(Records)
* START *

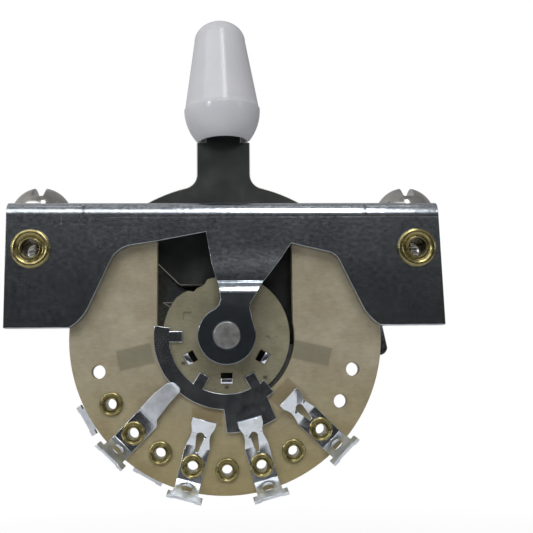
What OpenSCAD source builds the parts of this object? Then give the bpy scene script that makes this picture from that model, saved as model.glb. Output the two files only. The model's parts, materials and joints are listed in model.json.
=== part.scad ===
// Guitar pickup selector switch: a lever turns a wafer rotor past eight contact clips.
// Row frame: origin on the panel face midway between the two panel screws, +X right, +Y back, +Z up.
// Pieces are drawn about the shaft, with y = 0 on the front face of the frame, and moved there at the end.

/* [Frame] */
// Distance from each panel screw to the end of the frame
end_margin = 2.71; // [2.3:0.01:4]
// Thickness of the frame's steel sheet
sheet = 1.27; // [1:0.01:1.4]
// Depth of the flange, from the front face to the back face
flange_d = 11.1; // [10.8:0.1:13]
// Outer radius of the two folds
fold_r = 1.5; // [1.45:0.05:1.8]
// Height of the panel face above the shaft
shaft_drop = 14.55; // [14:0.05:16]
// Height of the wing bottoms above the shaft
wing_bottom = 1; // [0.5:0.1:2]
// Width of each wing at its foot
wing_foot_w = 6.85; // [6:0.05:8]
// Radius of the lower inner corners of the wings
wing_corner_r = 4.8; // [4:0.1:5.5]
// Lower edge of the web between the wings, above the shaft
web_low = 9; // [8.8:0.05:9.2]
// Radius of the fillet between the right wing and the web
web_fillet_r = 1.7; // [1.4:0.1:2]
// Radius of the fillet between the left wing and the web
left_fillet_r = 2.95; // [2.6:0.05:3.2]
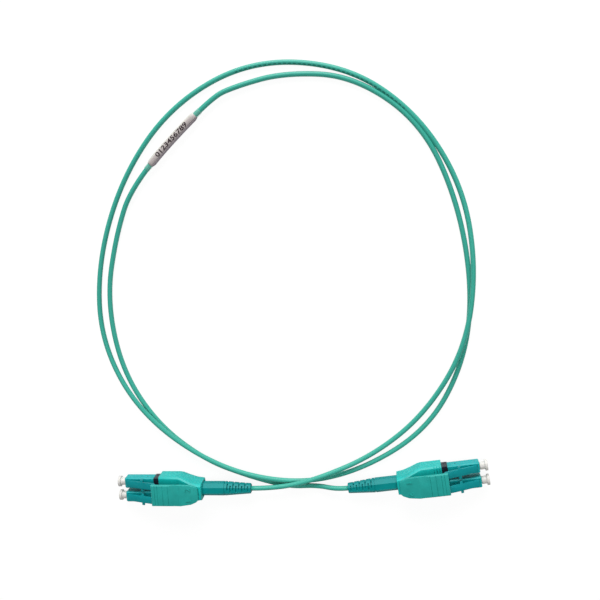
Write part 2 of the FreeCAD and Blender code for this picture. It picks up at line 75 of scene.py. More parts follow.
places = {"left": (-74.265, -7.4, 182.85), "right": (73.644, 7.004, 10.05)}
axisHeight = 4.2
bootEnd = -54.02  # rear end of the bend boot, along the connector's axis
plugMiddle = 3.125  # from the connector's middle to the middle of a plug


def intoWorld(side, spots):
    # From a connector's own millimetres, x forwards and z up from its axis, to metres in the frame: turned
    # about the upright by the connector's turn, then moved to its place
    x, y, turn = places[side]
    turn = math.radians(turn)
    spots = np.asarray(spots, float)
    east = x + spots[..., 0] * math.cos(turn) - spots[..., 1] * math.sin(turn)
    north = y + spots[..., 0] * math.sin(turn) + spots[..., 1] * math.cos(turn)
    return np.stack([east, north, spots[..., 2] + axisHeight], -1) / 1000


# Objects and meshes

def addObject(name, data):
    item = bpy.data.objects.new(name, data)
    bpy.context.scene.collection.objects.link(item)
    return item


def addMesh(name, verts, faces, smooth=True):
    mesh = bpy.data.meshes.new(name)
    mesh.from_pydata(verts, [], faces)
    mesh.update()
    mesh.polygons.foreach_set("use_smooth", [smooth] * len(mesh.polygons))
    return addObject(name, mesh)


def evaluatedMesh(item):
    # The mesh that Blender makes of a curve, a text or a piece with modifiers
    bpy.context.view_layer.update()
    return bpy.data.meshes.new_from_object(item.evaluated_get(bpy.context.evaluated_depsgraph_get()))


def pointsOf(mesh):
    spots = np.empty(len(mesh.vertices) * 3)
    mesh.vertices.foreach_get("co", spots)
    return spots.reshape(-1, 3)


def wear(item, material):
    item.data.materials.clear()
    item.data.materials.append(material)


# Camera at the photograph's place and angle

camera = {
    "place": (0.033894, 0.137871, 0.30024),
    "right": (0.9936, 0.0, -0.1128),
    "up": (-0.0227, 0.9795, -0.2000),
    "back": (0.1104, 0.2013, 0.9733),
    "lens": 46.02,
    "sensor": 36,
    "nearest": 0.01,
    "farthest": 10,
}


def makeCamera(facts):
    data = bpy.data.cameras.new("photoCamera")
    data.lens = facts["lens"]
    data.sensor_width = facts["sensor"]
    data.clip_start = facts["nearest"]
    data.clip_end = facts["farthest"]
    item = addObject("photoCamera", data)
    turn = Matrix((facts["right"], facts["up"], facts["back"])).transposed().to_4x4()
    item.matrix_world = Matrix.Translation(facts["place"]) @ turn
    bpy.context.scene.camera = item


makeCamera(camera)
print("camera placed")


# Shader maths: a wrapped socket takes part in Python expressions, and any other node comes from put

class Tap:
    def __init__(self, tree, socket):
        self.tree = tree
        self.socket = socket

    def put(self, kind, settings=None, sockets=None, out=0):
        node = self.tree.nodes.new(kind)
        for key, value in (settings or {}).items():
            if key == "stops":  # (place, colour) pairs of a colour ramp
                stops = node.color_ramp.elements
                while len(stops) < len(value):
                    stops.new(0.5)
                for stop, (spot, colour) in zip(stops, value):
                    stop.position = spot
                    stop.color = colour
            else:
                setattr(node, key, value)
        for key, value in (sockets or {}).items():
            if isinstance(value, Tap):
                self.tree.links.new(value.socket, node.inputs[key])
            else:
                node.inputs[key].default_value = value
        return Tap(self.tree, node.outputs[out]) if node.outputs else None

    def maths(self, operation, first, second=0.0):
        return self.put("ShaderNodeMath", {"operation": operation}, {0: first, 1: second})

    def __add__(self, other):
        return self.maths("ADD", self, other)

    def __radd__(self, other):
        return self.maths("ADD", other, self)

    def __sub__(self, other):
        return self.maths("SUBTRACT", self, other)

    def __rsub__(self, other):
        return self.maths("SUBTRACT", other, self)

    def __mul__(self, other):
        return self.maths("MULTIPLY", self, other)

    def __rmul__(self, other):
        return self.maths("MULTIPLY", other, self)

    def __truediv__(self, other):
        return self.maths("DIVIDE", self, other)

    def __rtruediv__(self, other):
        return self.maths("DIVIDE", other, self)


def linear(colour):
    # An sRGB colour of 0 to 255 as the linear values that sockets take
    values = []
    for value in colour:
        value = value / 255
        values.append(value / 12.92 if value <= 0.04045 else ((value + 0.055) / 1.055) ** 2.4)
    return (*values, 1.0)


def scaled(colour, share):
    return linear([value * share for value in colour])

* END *

TASK DETAILS ▸ Begin at the top of the records above and quote each line exactly, ending with the line that contains "at the end.".

OUTPUT OF THE TASK ▸
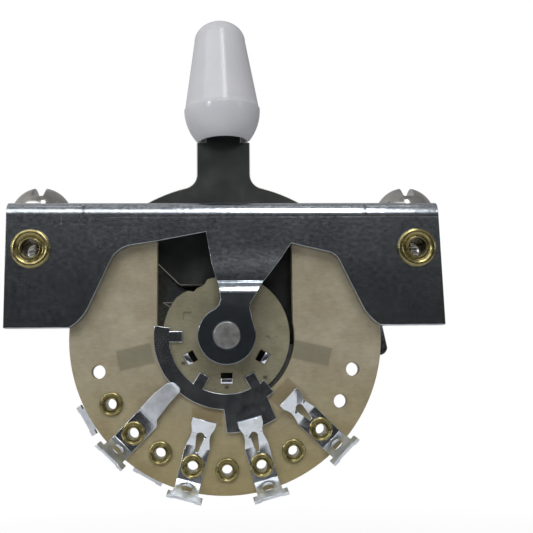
What OpenSCAD source builds the parts of this object? Then give the bpy scene script that makes this picture from that model, saved as model.glb. Output the two files only. The model's parts, materials and joints are listed in model.json.
=== part.scad ===
// Guitar pickup selector switch: a lever turns a wafer rotor past eight contact clips.
// Row frame: origin on the panel face midway between the two panel screws, +X right, +Y back, +Z up.
// Pieces are drawn about the shaft, with y = 0 on the front face of the frame, and moved there at the end.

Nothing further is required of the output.